Deliberatively Drive Activation

If fewer than 90% of customers activate, you’ve already planted the seeds of churn. But activation isn’t just about usage. It’s also about customers experiencing the business outcome they expected when they bought.

TECHNOLOGY & DATACUSTOMER EXPERIENCECUSTOMER SUCCESSPRESCRIPTIVE METHODOLOGY

Joseph Loria

10/1/20251 min read

Most companies do see churn coming. They just don’t take the signals seriously.

Customers aren’t magically embedding your tool into their business processes after onboarding. Momentum and friction are working against you. If you don’t deliberately drive activation, you’re leaving adoption to chance. And chance is a pretty solid churn strategy.

A recent SaaStr post (link in the comments) is right on: if fewer than 90% of customers activate, you’ve already planted the seeds of churn. But activation isn’t just about usage. It’s also about customers experiencing the business outcome they expected when they bought.

Where I’d add nuance is as follows:

👉 Activation as both metric and motion

The metric is simple: how many customers achieve that first value milestone?

The motion is harder: you need a repeatable process that walks different customer types through the specific steps to get there. SMB vs. enterprise? They don’t just differ in contract size, they also differ in how much change management, executive alignment, and process adaptation it takes to truly activate.

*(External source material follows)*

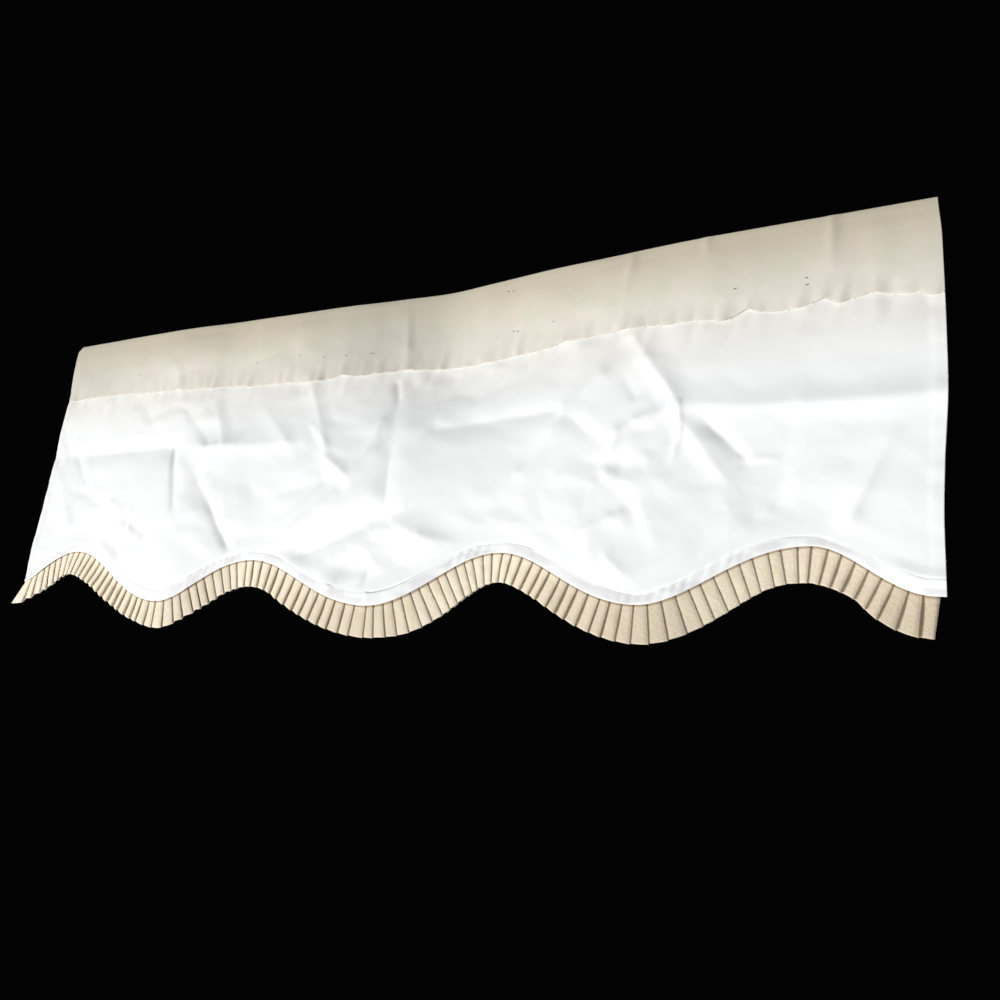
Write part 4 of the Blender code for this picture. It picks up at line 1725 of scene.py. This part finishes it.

👉 Operationalize activation

That means building plays, roles, and accountabilities that don’t stop at onboarding. It means mapping the customer’s business processes and embedding your product, not just training on features. It means having clear success criteria and holding teams accountable for getting customers there, regardless of obstacles.

👉 Listen early

Pair activation with health scoring. If usage drops and if goals aren’t being met, you have warning lights before churn hits your retention forecast.

The biggest blind spot I see when advising CEOs is the assumption that “usage will come.” It doesn’t. Not without a designed and disciplined activation motion.

Silent churn isn’t silent, and surprise churn isn’t surprising. Just stop ignoring the signals.

Activation isn’t one-time. Too many think of this as “done” at “go-live.”. In reality, re-activation happens throughout the customer lifecycle. New stakeholders join, business priorities shift, and product capabilities expand. If you don’t continuously reset and guide customers to “next value,” you create churn risk.